Sono in pratica tre regioni su venti: una ha disposto una vera riapertura, altre due una riapertura a metà. Nelle altre diciassette regioni, nonostante la pressione degli atleti – sembra paradossale ripeterlo, ma in questi mesi il paradosso sembra la normalità: gli atleti dove dovrebbero allenarsi, se i circoli non riaprono anche solo parzialmente? – le amministrazioni regionali e i presidenti dei circoli non intendono prendersi responsabilità scavalcando di fatto il provvedimento nazionale. Ce lo conferma il presidente del Park Genova, Paolo Givri, che abbiamo raggiunto telefonicamente: “Stiamo valutando perché gli atleti spingono per giocare.
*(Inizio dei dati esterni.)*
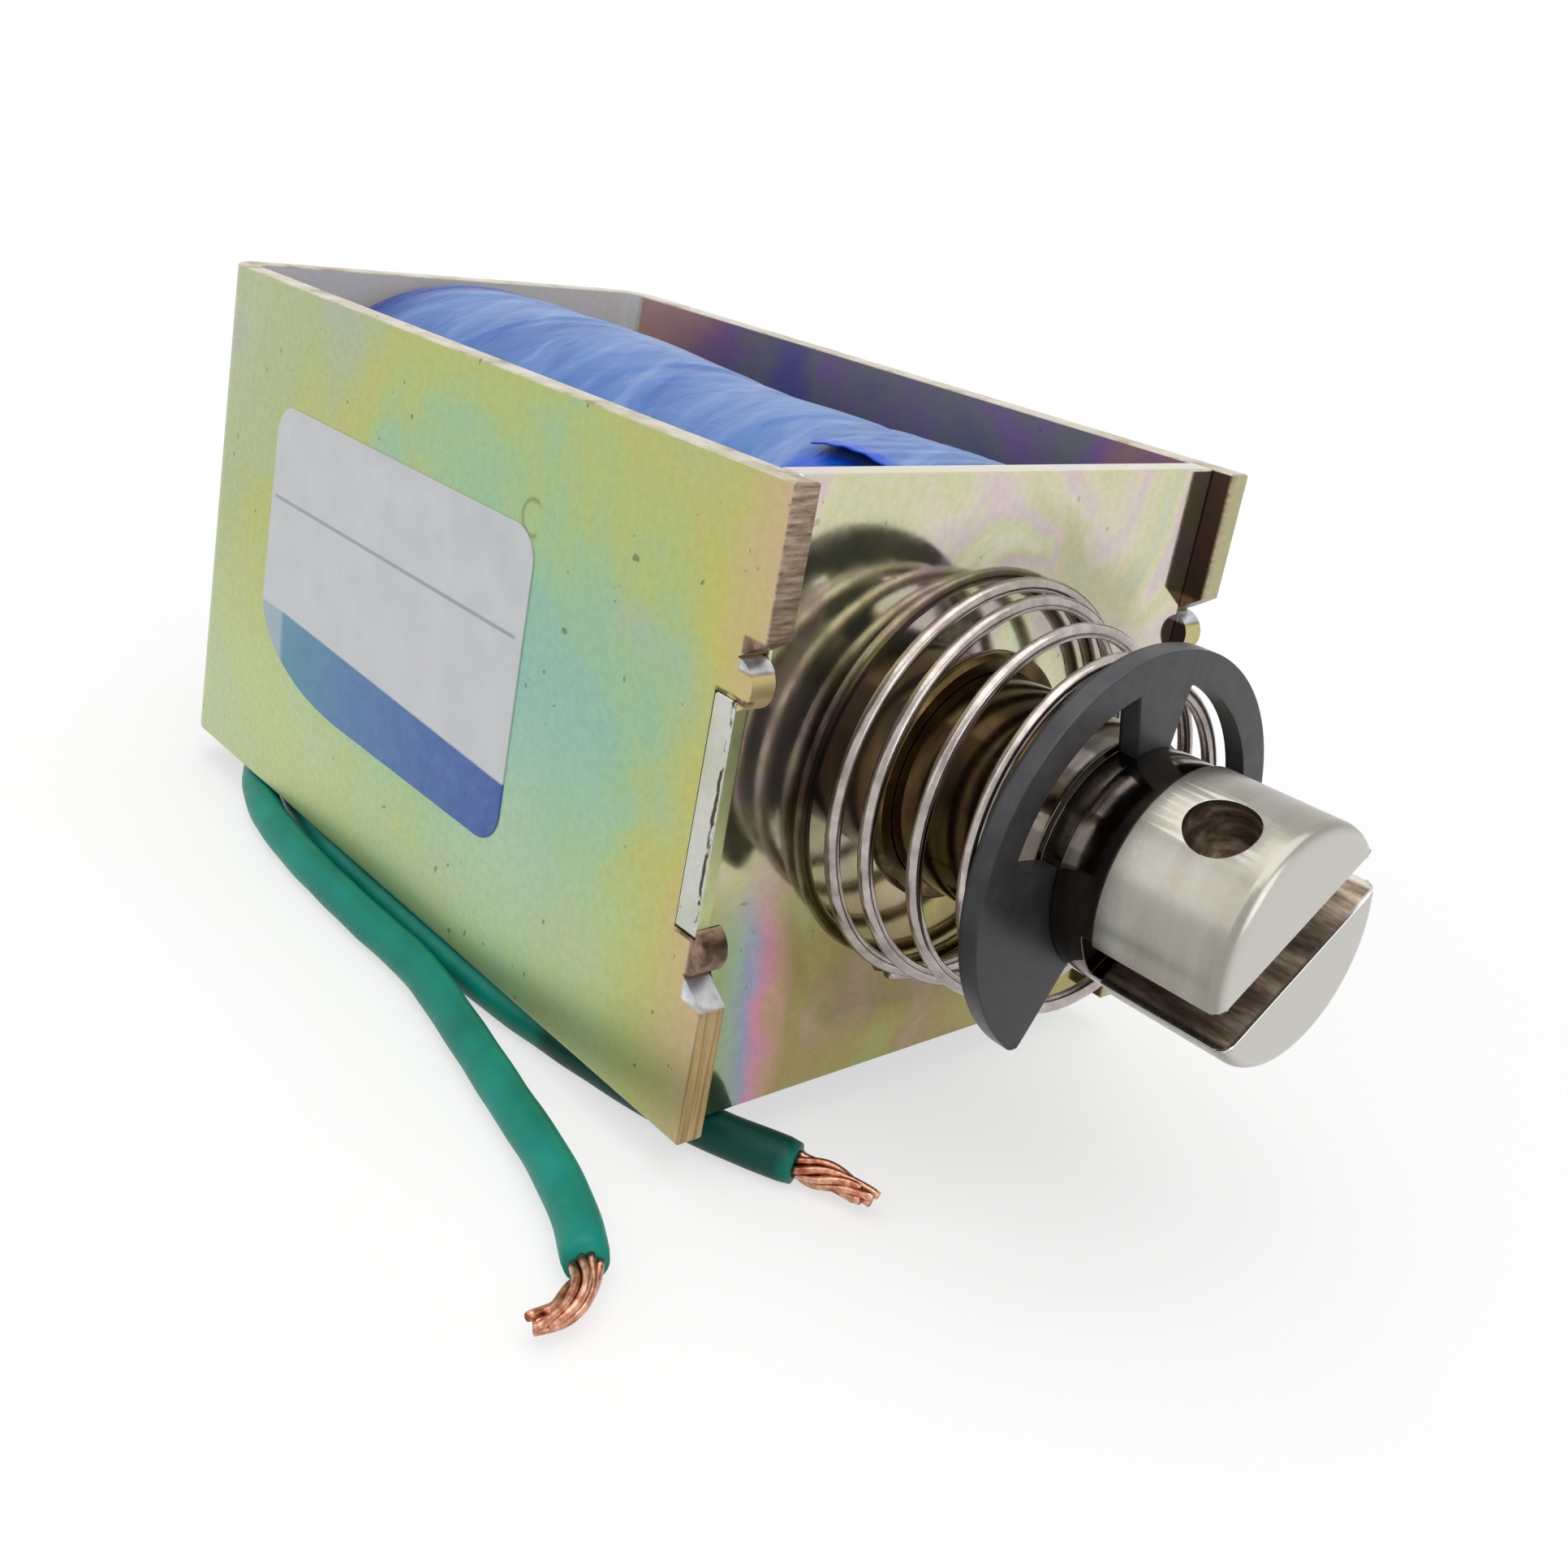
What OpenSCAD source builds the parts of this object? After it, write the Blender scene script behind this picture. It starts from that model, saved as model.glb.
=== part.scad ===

Però ad oggi nessuno ci ha autorizzato ad aprire e fino a quando non vengono emesse le linee guida previste dal primo articolo del DPCM del 26 aprile, non ci sentiamo di farlo“. Abbiamo tastato gli umori di altri circoli italiani e l’indirizzo rimane lo stesso: in assenza di tutele normative nazionali, o anche solo regionali – soggette però al pericolo della diffida governativa – nessuna struttura sportiva può prendersi la responsabilità (civile, legale, morale) di riaprire.
Il presidente Angelo Binaghi, intervistato da Giorgia Mecca per Il Foglio, ha parlato di ‘usare i presidenti dei club come persone incaricate di controllare il rispetto delle norme di sicurezza‘, auspicando una responsabilizzazione di dirigenti sportivi e operatori. Un appello che i gestori delle strutture sportive sembrano aver già recepito.
Intanto in tarda mattinata è filtrata una circolare attuativa del Ministero dell’Interno, che ha lo scopo di fornire alle forze dell’ordine le linee guida per far rispettare le norme sul territorio. Questo è il passaggio che interessa il tennis.
Nella circolare viene precisato che dal 4 maggio sono consentite le sessioni di allenamento a porte chiuse per gli atleti di interesse nazionale di discipline sportive individuali. Pur senza una chiara concessione, questo comma può essere interpretato come un avallo dell’attività dei prima e seconda categoria all’interno dei circoli – chiusi comunque al pubblico.
Il paradosso e l’aleatorietà, però, rimangono. In attesa del prossimo checkpoint del 18 maggio, data entro la quale secondo il ministro Spadafora potrebbe arrivare l’ok del comitato scientifico per riaprire le strutture sportive, non possiamo fare a meno di riscontrare la scarsa trasparenza degli step decisionali del governo. Autorizzare la ripresa degli allenamenti per 5000 atleti senza occuparsi in alcun modo dell’identificazione e della messa in sicurezza dei luoghi in cui questi allenamenti dovrebbero svolgersi, e anzi costringendo i circoli stessi a chiedere – meglio: elemosinare! – chiarimenti alle autorità, denota che non esiste una linea programmatica. A meno che la linea non sia attendere che i seconda categoria trovino una nuova routine negli allenamenti per strada, o chessò, sui tetti.